Written task: Starting with the first line and ending with the line that holds "over the passage.", repeat the material exactly.

Data:
>> START

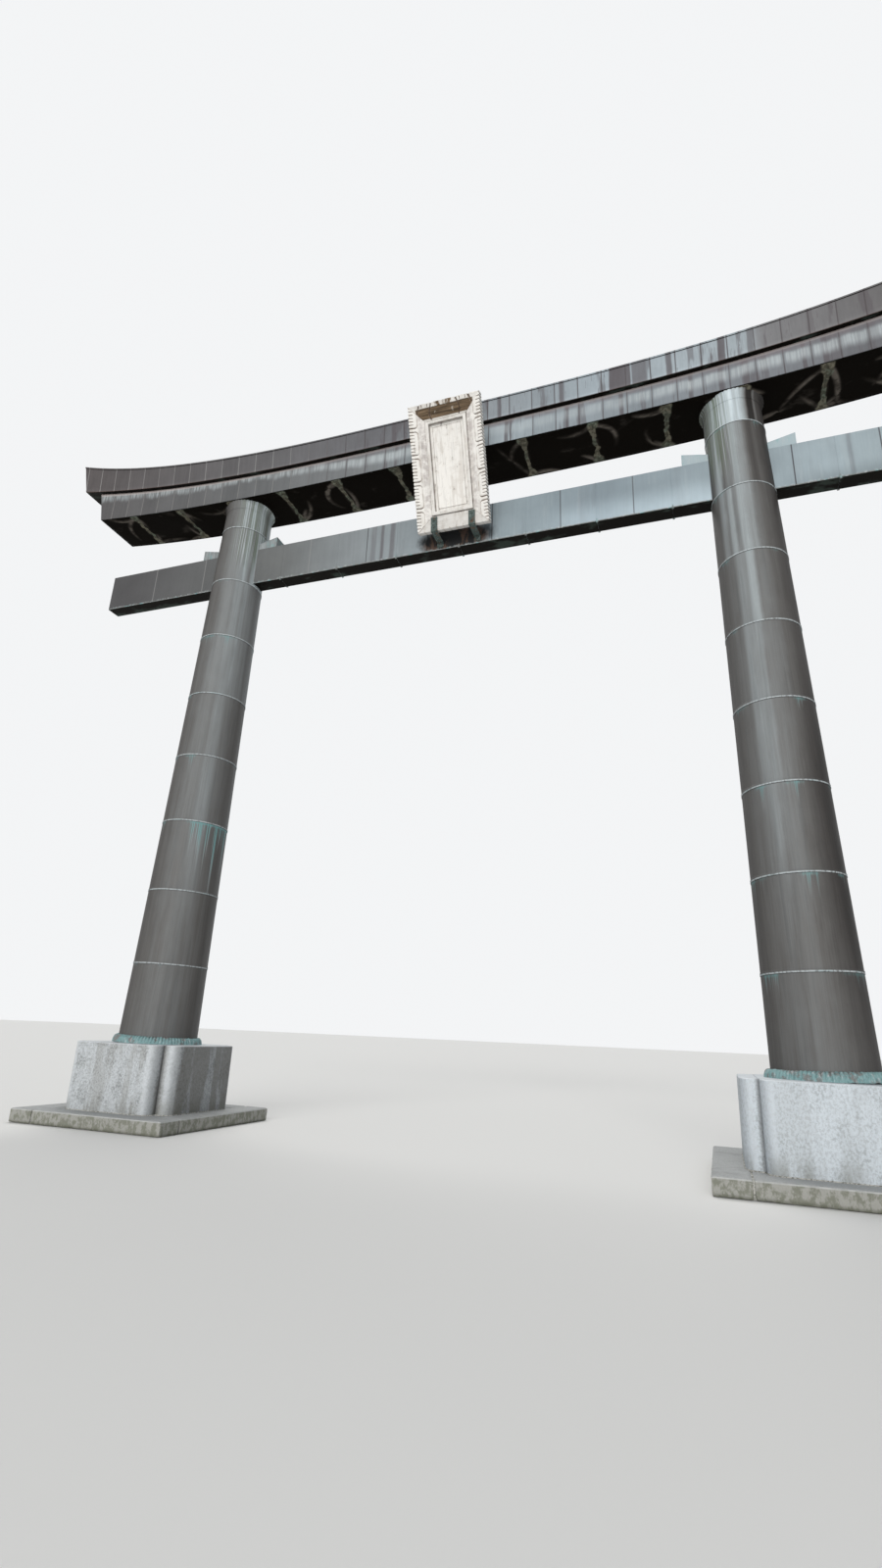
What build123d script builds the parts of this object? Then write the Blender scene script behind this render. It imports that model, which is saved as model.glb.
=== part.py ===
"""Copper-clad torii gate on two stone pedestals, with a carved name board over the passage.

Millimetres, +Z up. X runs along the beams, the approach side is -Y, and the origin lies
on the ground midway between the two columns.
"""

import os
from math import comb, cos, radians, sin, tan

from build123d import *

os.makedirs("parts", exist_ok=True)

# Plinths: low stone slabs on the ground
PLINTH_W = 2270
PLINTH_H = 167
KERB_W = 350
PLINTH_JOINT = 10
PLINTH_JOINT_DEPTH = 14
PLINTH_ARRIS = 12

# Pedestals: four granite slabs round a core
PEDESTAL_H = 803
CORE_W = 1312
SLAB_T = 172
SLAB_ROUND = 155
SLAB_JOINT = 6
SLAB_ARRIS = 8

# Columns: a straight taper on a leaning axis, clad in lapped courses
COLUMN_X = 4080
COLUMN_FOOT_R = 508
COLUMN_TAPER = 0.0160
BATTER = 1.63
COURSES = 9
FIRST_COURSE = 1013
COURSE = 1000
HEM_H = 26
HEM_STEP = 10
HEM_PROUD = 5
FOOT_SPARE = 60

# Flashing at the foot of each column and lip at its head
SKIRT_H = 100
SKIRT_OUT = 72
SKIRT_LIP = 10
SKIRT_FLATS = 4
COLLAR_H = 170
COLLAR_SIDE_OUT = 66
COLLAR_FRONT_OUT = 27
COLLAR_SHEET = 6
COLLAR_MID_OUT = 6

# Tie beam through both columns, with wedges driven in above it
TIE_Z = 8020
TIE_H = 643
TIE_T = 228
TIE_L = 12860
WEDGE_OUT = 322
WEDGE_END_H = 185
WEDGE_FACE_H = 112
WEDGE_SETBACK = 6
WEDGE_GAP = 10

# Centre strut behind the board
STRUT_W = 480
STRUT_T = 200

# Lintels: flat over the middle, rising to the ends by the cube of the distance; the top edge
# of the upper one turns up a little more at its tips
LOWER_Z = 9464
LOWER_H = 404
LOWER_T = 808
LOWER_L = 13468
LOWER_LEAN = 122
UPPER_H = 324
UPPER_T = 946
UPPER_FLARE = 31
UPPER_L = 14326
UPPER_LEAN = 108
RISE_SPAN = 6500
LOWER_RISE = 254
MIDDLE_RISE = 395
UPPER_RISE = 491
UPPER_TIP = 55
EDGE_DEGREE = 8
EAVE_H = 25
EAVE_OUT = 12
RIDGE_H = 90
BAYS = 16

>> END

Task output:
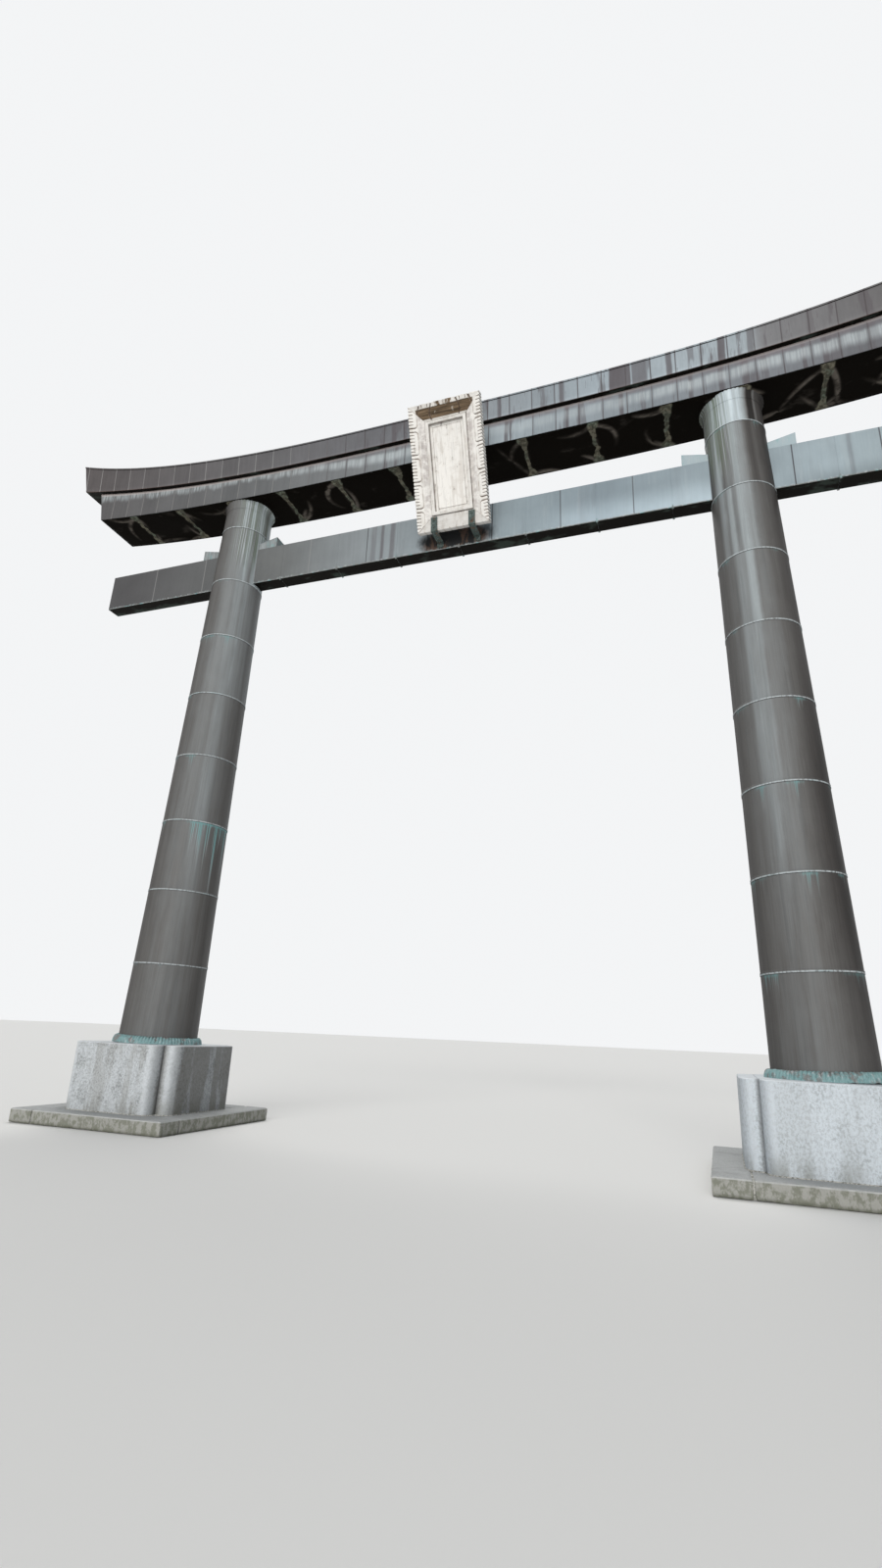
What build123d script builds the parts of this object? Then write the Blender scene script behind this render. It imports that model, which is saved as model.glb.
=== part.py ===
"""Copper-clad torii gate on two stone pedestals, with a carved name board over the passage.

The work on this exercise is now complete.